China manufacturing picks up pace, HSBC report suggests
China's manufacturing activity expanded in November, according to a report by HSBC, the latest sign that its growth may be rebounding.
The bank's purchasing managers index (PMI) rose to 50.4.
A reading above 50 indicates expansion. This is the first time in 13 months the HSBC index has been above that level.
The latest data follows a rise in fixed asset investment, industrial production and retail sales in October, announced before China's leadership transition.
Qu Hongbin, chief China economist at HSBC said the expansion in manufacturing "confirms that the economic recovery continues to gain momentum towards the year-end".
China's manufacturing sector has been a key driver of its economic growth over the past few years.
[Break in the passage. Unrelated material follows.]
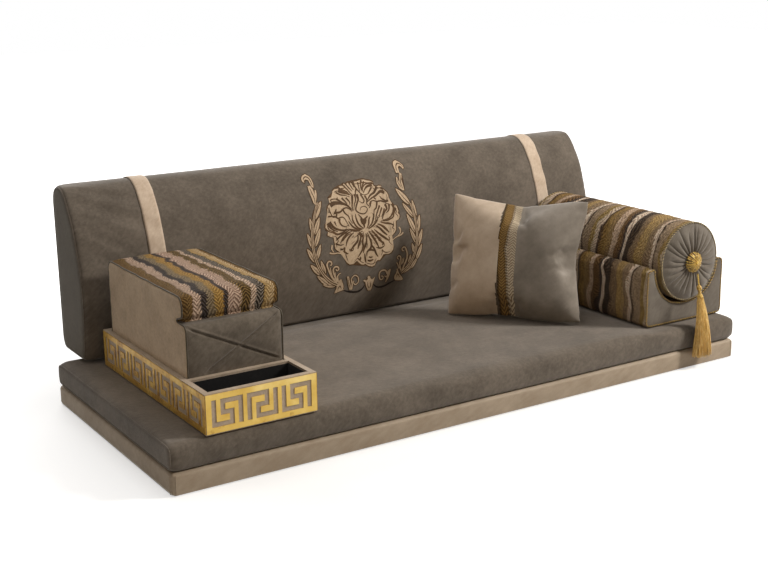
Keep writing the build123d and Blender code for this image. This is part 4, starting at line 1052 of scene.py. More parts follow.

However, the sector has been hit by a slowdown in demand for Chinese exports from its major markets - the US, eurozone and Japan.
That has hurt China's overall economic growth, which fell to a three-year low in the July-to-September quarter.
In response, the Chinese authorities have introduced various measures to revive growth.
The central bank has cut the amount of money that banks need to keep in reserve three times in the past few months to try and boost lending. It has also cut interest rates twice since June, to ease the burden of consumers and businesses.
The measures have had a positive impact, and there have been recent signs of a pick-up in China's economy.
However, some analysts warned that global economic conditions are still volatile and that China's policymakers need to continue to ease policies to support growth.
"It is still the early stage of recovery and global economic growth remains fragile," said Mr Qu of HSBC. "This calls for a continuation of policy easing to strengthen the recovery."